• _Required task_:
Write out, word for word, the first line of the data below and every line after it through the one containing "tail_d = 12; // [11:0.25:13]".

....

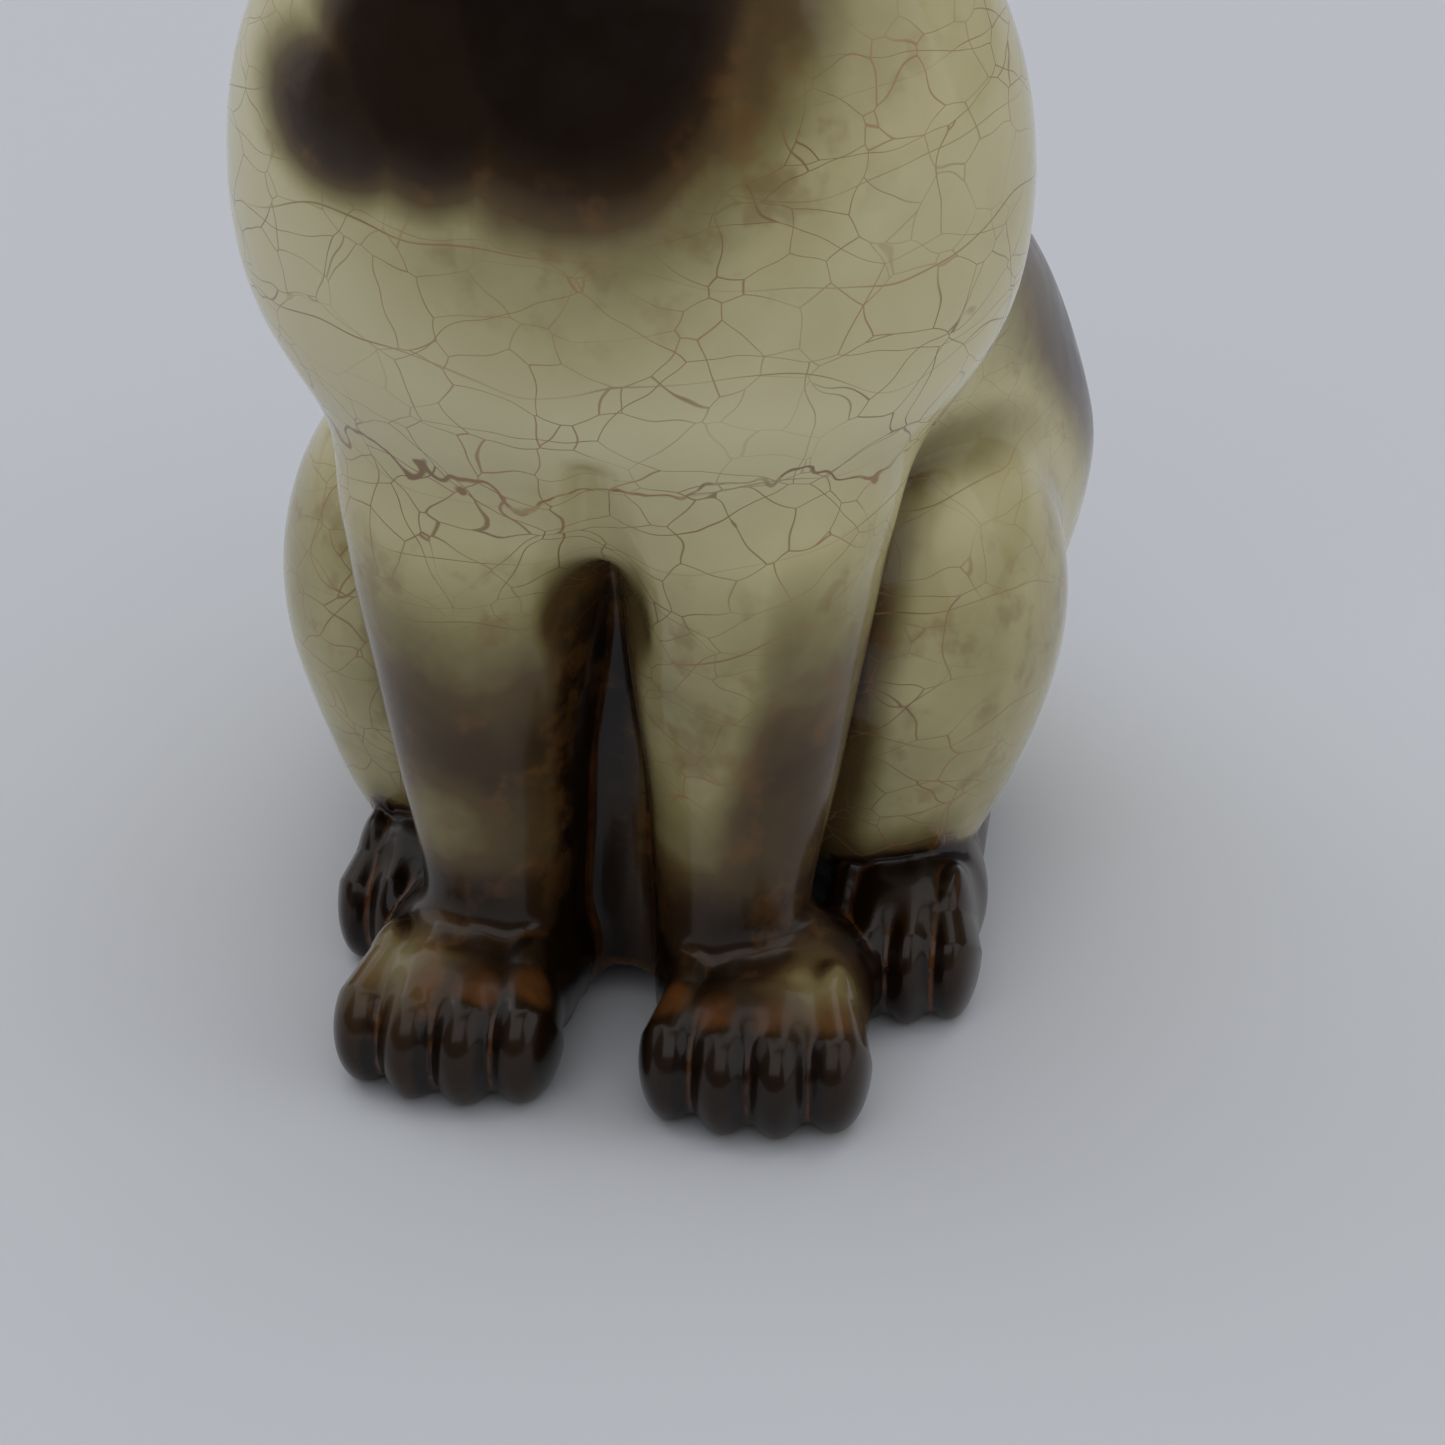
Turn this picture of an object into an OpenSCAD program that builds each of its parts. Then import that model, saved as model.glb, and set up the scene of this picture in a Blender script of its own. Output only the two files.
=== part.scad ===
// Seated cat figurine: slip-cast sections luted together, glazed and fired.
// Own frame: the cat faces -Y, +Z is up, origin at the centre of the bottom of its bounding box.
// "Left" and "right" are the cat's own: its left side is at +X.

/* [Body] */
// Width across the chest
chest_w = 66; // [63:0.5:69]
// Height of the widest part of the chest
chest_z = 74; // [72.5:0.5:76]
// How far the chest bulges forward of the neck axis
chest_depth = 31; // [29.5:0.5:32.5]
// How far the rump reaches behind the neck axis
rump_back = 55; // [53:0.5:57]
// Height of the luted seam between neck and head
neck_z = 118; // [116:0.5:121]
// Width of the neck at the seam
neck_w = 35; // [33:0.5:37]
// Wall of the cast sections
wall = 4; // [3.25:0.25:4.5]
// Diameter of the vent hole under the belly
vent_d = 7; // [5:0.5:9]

/* [Forelegs] */
// Distance between the two foreleg axes at the wrist
wrist_gap = 17; // [16.5:0.25:18]
// Width of a foreleg at the wrist
wrist_w = 12.5; // [12:0.25:13]
// Width of a forepaw
paw_w = 19.5; // [18.5:0.25:20.5]
// How far each forepaw points outwards, in degrees
paw_turn = 3; // [0:1:6]

/* [Hind legs] */
// Distance from the middle plane to the outside of a haunch
haunch_out = 35; // [34:0.25:36]
// Height of a haunch
haunch_h = 58; // [56:0.5:60]
// Width of a hind foot
foot_w = 14; // [13:0.25:15]

/* [Head] */
// Width across the cheeks
head_w = 41; // [39:0.5:43]
// Height of an ear above the skull
ear_h = 22; // [20:0.5:25]

/* [Tail] */
// Diameter of the tail at its root
tail_d = 12; // [11:0.25:13]

/* [Hidden] */

// points round a ring, a large ball and a small ball
ring_n = 32;
ball_n = 26;
toe_n = 16;
// where the neck axis crosses the floor, so that the bounding box is centred on the origin
axis_y = -14.18;
half_w = chest_w / 2;
glaze = [0.86, 0.82, 0.70];
points_brown = [0.24, 0.17, 0.12];
// a size that is larger than the whole figurine
big = 400;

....

• _Written solution_:
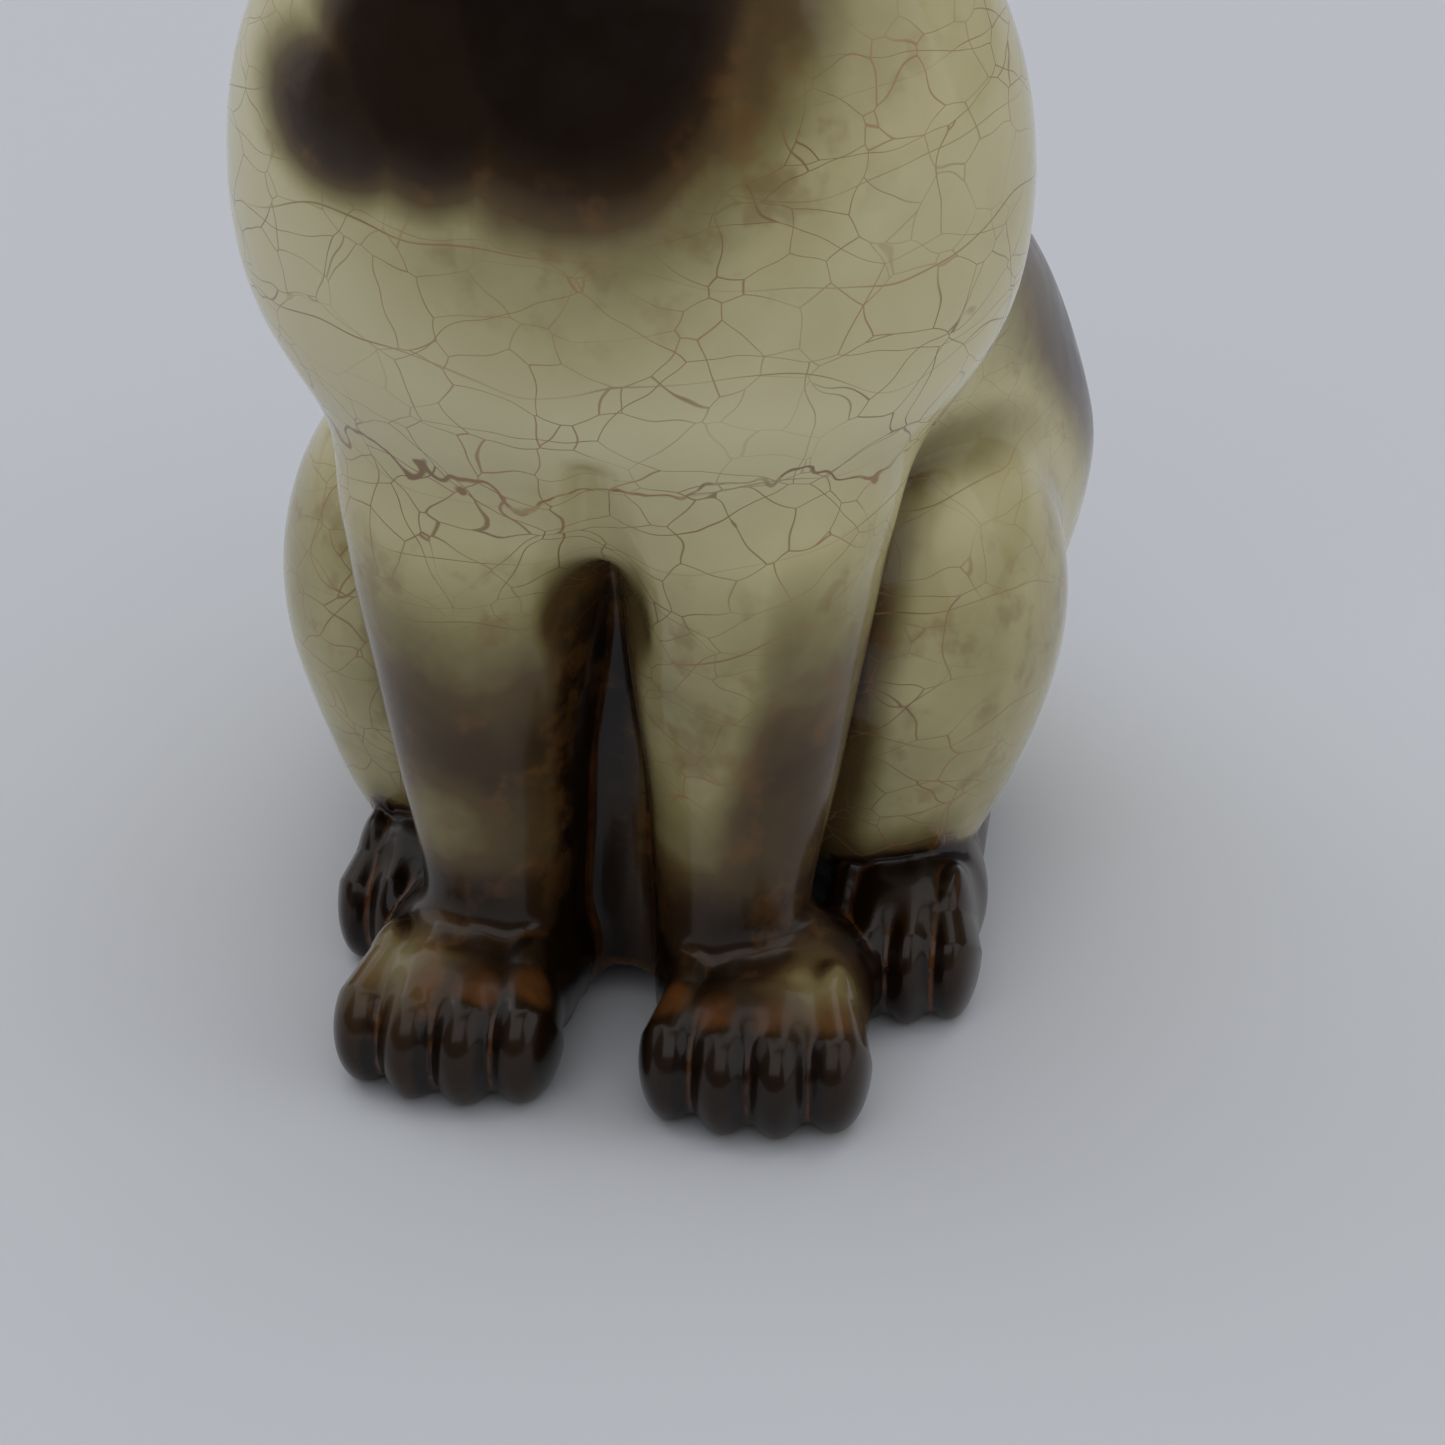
Turn this picture of an object into an OpenSCAD program that builds each of its parts. Then import that model, saved as model.glb, and set up the scene of this picture in a Blender script of its own. Output only the two files.
=== part.scad ===
// Seated cat figurine: slip-cast sections luted together, glazed and fired.
// Own frame: the cat faces -Y, +Z is up, origin at the centre of the bottom of its bounding box.
// "Left" and "right" are the cat's own: its left side is at +X.

/* [Body] */
// Width across the chest
chest_w = 66; // [63:0.5:69]
// Height of the widest part of the chest
chest_z = 74; // [72.5:0.5:76]
// How far the chest bulges forward of the neck axis
chest_depth = 31; // [29.5:0.5:32.5]
// How far the rump reaches behind the neck axis
rump_back = 55; // [53:0.5:57]
// Height of the luted seam between neck and head
neck_z = 118; // [116:0.5:121]
// Width of the neck at the seam
neck_w = 35; // [33:0.5:37]
// Wall of the cast sections
wall = 4; // [3.25:0.25:4.5]
// Diameter of the vent hole under the belly
vent_d = 7; // [5:0.5:9]

/* [Forelegs] */
// Distance between the two foreleg axes at the wrist
wrist_gap = 17; // [16.5:0.25:18]
// Width of a foreleg at the wrist
wrist_w = 12.5; // [12:0.25:13]
// Width of a forepaw
paw_w = 19.5; // [18.5:0.25:20.5]
// How far each forepaw points outwards, in degrees
paw_turn = 3; // [0:1:6]

/* [Hind legs] */
// Distance from the middle plane to the outside of a haunch
haunch_out = 35; // [34:0.25:36]
// Height of a haunch
haunch_h = 58; // [56:0.5:60]
// Width of a hind foot
foot_w = 14; // [13:0.25:15]

/* [Head] */
// Width across the cheeks
head_w = 41; // [39:0.5:43]
// Height of an ear above the skull
ear_h = 22; // [20:0.5:25]

/* [Tail] */
// Diameter of the tail at its root
tail_d = 12; // [11:0.25:13]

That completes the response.